Okay, ….the Full Lemmy Story!

22 Friday Jan 2016

Posted by danielwalldammit in Music

≈ 15 Comments

Tags

Alice Cooper, Amusing, Blood, Concerts, Lemmy, Lemmy Kilmister, Music, Nostalgia, Rock Music

Imissmyhair

Me with less fat and more hair. (Apparently, someone had gotten a karaoke machine for Christmas that year.)

In an earlier post, I mentioned that the most famous person ever to speak to me was Lemmy from Motorhead. I didn’t explain the situation, cause I’m a bad man, but a few of you have asked. So, here it is.

The story takes place at an Alice Cooper concert in Vegas. This was my 3rd time seeing Cooper in concert, but this time it was from the 3rd row very near the center. Motorhead was one of two warm-up bands. I think the other was Faster Pussycat, but I can’t remember exactly. I do remember Motorhead. I wasn’t really a fan at the time, but I remember they came out and Lemmy says; “Good evening!”

…and the audience roars a bit. Lemmy wasn’t happy with this, so he says; “I said fucking good evening!”

…which kinda scared me.

This time the audience gave a respectable cheer. I always thought it was at least partially out of fear, cause that raspy voice and Lemmy’s demeanor suggested we all better say ‘good evening’ or he’d come out into the audience and teach us good manners one at a time. Anyway, he got his response and the band commenced rockitation.

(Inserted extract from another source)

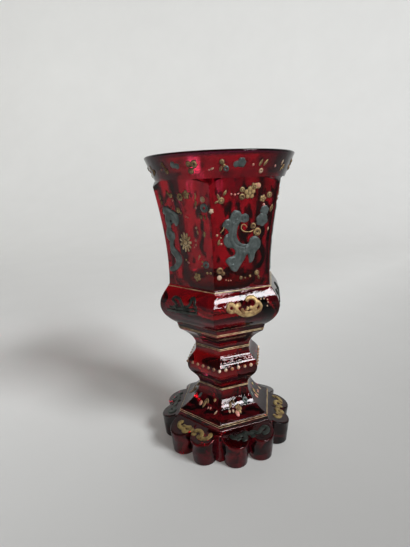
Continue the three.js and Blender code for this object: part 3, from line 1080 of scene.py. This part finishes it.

…which was the first time I began to think I might like their music.

The other band was meh.

Along comes Cooper, and I love Alice Cooper. It had been a long time since Cooper had done an album I liked, but no matter! I love his early stuff enough to sit through a dozen Teenage Frankensteins if it means I get to hear just one Generation Landslide. So, I’m diggin’ it, and I’m especially diggin’ the good seats.

The thing is, I’m not real physically demonstrative, so I just stood there. I was loving it, but I just stood there, as did a friend of mine, also a big fan of Cooper. Now this is a problem because Alice likes to rally the fans and get them pumping their fists. He would come along with his cane and get everyone in the front seats cheering and pumping away. Then he’d move down a bit and do the same to the nearby seats. I’m pretty sure that he noticed my friend and I just standing there, and I could swear he spent a few extra moments in our area trying to get us to join the action. Nuthin doin’. We were enjoying the show. We just didn’t do the fist pumping thing.

No, I don’t dance either.

So anyway, as the Cooper show is ending he brings out two great big black balloons and floats them out over the audience. The audience grabs them and rips them apart. Confetti spills out all over everyone. I’m thinking I’ve seen him do this before, and sure enough, he does a second round of black balloons. These produce a kind of smoke effect when people tear them apart. Now, I know there is a third round of balloons coming, but I can’t remember what’s in the balloons this time. I’m still trying to remember it when Alice comes right to the edge of the stage just in front of my section. He shouts something; “who wants…” I couldn’t hear the last word, but no matter. I was quite surprised to find my stick-in-the-mud self shouting ‘yeah’ at the top of my lungs and lunging my fists forward with enthusiasm. I swear Cooper looked at me and I could practically hear him thinking; “I finally got that lazy fucker in the 3rd row to do something.” He looks right at me and floats the balloon straight to me. I grab it. People on every side of me grab it. And I’m still trying to remember what it was that was in the third round of balloons as everyone rips the damn thing apart.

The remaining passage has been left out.